If you know and love Poulenc’s songs and his Gloria, you could hear many glimmers of familiar harmonies. But the complexity of the antiphonal writing, the intimacy of the voices and the grandeur of the cumulative effect of these poems set perfectly to music leaves one breathless, especially in the last song/poem, “Liberté” with its rallying howl of “Liberté” marked ffff.
The texts of Figure Humane were smuggled to Poulenc under pseudonyms. Éluard was hiding underground, trying to avoid imprisonment for his support of the French resistance. The musical score similarly had to be smuggled out of Nazi-occupied France for its first performance, in London on March 25, 1945. Poulenc’s profound understanding of the voice and its expressive possibilities, as well as his extraordinary affinity with poetry, is displayed throughout the 19-minute work. He modestly told the critic Clarendon, “I received from heaven the gift of knowing how to write for a chorus.” To another friend, he admitted that he felt his choral music presented a more accurate version of himself than his instrumental works. “When my sacred and secular choral works are better known, the public will have a more exact image of my personality and they will see that I am not just the frivolous author of such works as Les Biches and Movements perpétuals.” It certainly was an eye (ear) opener for me. I was held absolutely spellbound by Skylark’s performance of this piece. Wow.
What I hadn’t expected to be nearly as affecting and impressive were the 8 American Civil War songs, five beautifully harmonized and arranged by Guard. The songs included “When this Cruel War is over- Weeping Sad and Lonely,” “Johnny has gone for a Soldier,” “Break it Gently to my Mother” and “Johnny I Hardly Knew Ye,” a phrase heard often after the Kennedy assassination. In fact, the program book explains,
This was published in London in 1867, a re-purposing of the American Civil War song, ‘When Johnny Comes Marching Home’ (1863). While the original American version was decidedly pro-war, this version from just a few years later takes a definite anti-war stance, transporting the melody and the central story line to Ireland. This evening we perform an arrangement by Alice Parker that was first recorded by the Robert Shaw Chorale in 1969 during another time of anti-war sentiment.
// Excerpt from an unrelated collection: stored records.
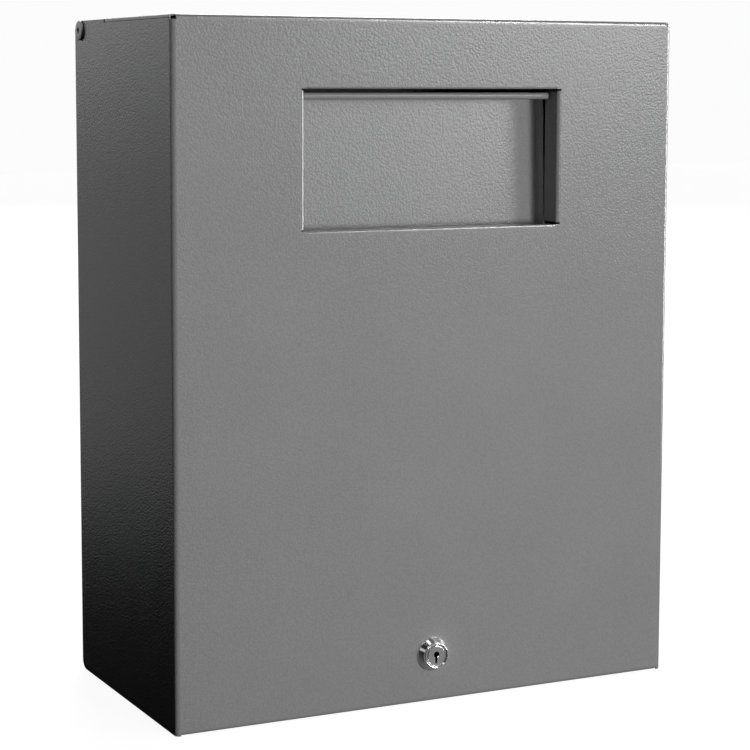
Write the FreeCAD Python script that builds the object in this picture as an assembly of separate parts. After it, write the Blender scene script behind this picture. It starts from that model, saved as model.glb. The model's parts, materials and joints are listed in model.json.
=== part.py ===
import FreeCAD, Part
import math
import os

from FreeCAD import Placement, Rotation, Vector

# Wall-mounted book drop box, millimetres.  +Z is up and the front faces -Y.  The origin is on
# the floor plane at the middle of the whole outline, lock collar included.

# ---- driving dimensions: the box ----
box_width = 368.3
box_depth = 184.15
box_height = 457.2
sheet = 1.2                     # steel sheet of the cover, the back pan and the floor tray
bend_inside = 2.0               # inside radius of the cover's and the pan's bends
floor_gap = 0.6                 # the cover hangs this far above the surface the box stands on
wall_gap = 0.5                  # rear edges of the cover's sides stay this far off the wall

# ---- driving dimensions: cover ----
top_panel_depth = 122.0         # cover's top, measured back from the front face
top_seam = 2.0                  # slot between the cover's top and the pan's top strip
side_top_drop = 0.3             # rear part of each side stands this far below the top
rear_corner_radius = 7.0
relief_width = 3.6              # square relief where the three top bends meet
relief_height = 3.1
bottom_return = 12.0            # flange along the lower edge of the front
lap_groove_drop = 2.5           # lap line of the top panel on the sides
lap_groove = 0.35

# ---- driving dimensions: deposit mouth ----
mouth_width = 187.5
mouth_height = 91.1
mouth_top_margin = 45.8         # top of the mouth, measured down from the top of the box
side_return_depth = 16.7
sill_return_depth = 12.0
head_return_depth = 8.0
mouth_side_bend = 1.2           # inside radius of the upright bends beside the mouth
mouth_edge_bend = 0.3           # inside radius of the sill's and the head's bends
return_relief = 1.2             # the returns stop this far short of the mouth's corners

# ---- driving dimensions: deposit flap and its rod ----
flap_sheet = 1.0
flap_bend = 2.5
flap_side_width = 12.2          # side flanges, front edge to the face
flap_lean = 1.9                 # degrees the closed flap's foot leans towards the front
flap_overlap = 11.0             # flap reaches this far below the sill
flap_foot_return = 8.0
flap_end_gap = 0.5
flap_stop_gap = 0.3
rod_radius = 1.2
rod_setback = 13.3              # rod's axis behind the front face
rod_drop = 4.7                  # rod's axis below the top of the mouth
rod_running_gap = 0.05
rod_overhang = 3.0
clip_radius = 3.5
clip_flange = 0.48
clip_collar_wall = 0.8
clip_height = 1.6

# ---- driving dimensions: cover pivots ----
pivot_from_wall = 12.0
pivot_from_top = 7.0
pivot_screw_radius = 3.0
pivot_running_gap = 0.05
pivot_head_radius = 6.7
pivot_head_height = 1.6
pivot_flange_thickness = 1.15
pivot_flange_rim = 1.0          # thickness of the head's flange at its edge
pivot_flange_ledge = 0.4        # flat ledge between the flange's edge and the dome
pivot_crown_land = 1.3          # flat ring round the socket
dome_bulge = 0.05               # how far the head's dome bows out, as a share of its chord
pivot_socket_flats = 4.0
pivot_socket_depth = 2.0
bush_wall = 1.0
bush_flange_radius = 5.5
bush_flange = 0.8
side_play = 0.3                 # play between each bush and the pan
head_play = 0.2                 # play under each screw head
doubler_size = 24.0
doubler_inset = 1.0             # doubler's rear edge in front of the side's rear edge
washer_radius = 5.4
washer_thickness = 1.2
nut_flats = 10.0
nut_thickness = 6.0
nut_chamfer_angle = 30.0

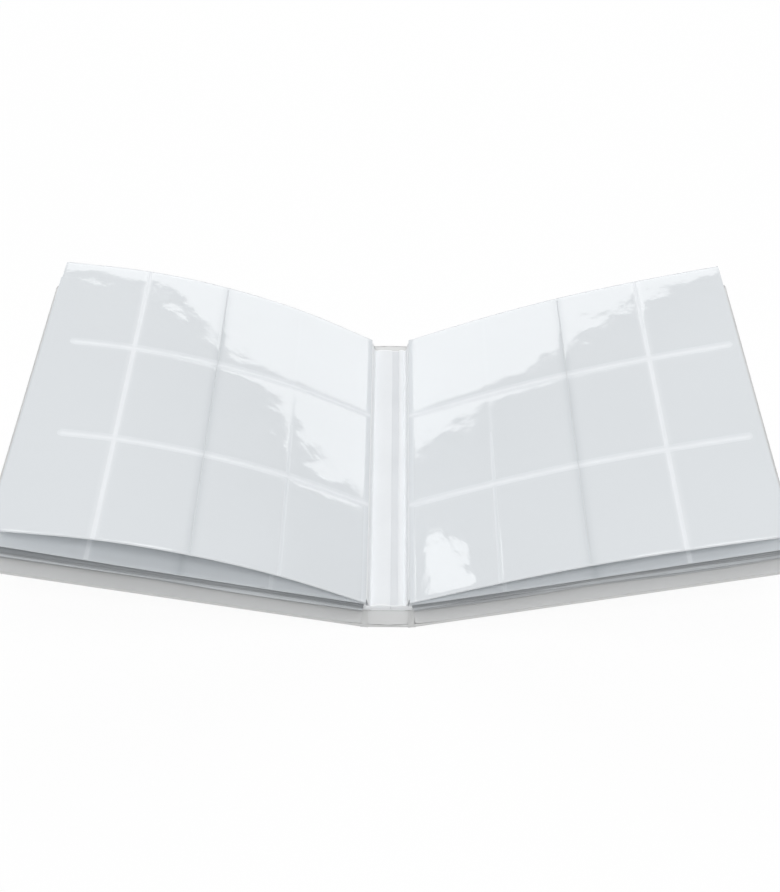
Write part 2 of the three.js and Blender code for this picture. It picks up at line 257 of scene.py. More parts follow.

Among the many excellent soloists were Samuel Kreidenweis in “Battle Hymn of the Republic” and alto Clare McNamara in a moving arrangement of “Abide with Me.” A discovery for, I imagine, all of the audience was the peaceful “Working for the Dawn of Peace.” And who would imagine that “The Battle Hymn of the Republic” would leave a hardened critic near tears? Besides extraordinarily good singing, Skylark must be commended for its gorgeous program book (on beautiful paper) full of thoughtfully written notes and photographs that elucidate the history or texts of each song or cantata movement. I only wish I had had the time to hear the concert twice. This world-class group not is to be missed.
As one can tell from their impressive 2016 CD, “Crossing Over,” which created an imaginary picture of the final moments of life, Skylark’s founder (with his wife Carolyn Guard) Matthew Guard has a real gift for imaginative thematic programming. His virtuosic ensemble of 16 comes from Atlanta, where he lives, and Boston, where he went to college. His singers have, he has said in interviews, such a level of technical proficiency that they can offer five to six programs a year with minimal preparation, usually just in a few days. The Guards have an unusual back story:
After graduating from Harvard and getting their MBAs, Skylark’s founders were both working for management consulting firms when they joined the choir at St. Philip’s Episcopal Cathedral in Atlanta. Carolyn left her job to co-found multi-million dollar children’s sunglasses company Babiators, meanwhile Matthew convinced his employer to let him work part time on a 3-months on, 2-months off basis. During his time off, Matthew put together Skylark, expanding from a debut concert interrupted by Hurricane Irene, to 15 performances per season, with a core roster holding a combined 46 degrees in music. Besides recording, members of Skylark have performed at Carnegie Hall, Lincoln Center, Boston Symphony Hall, and Atlanta’s Symphony Hall.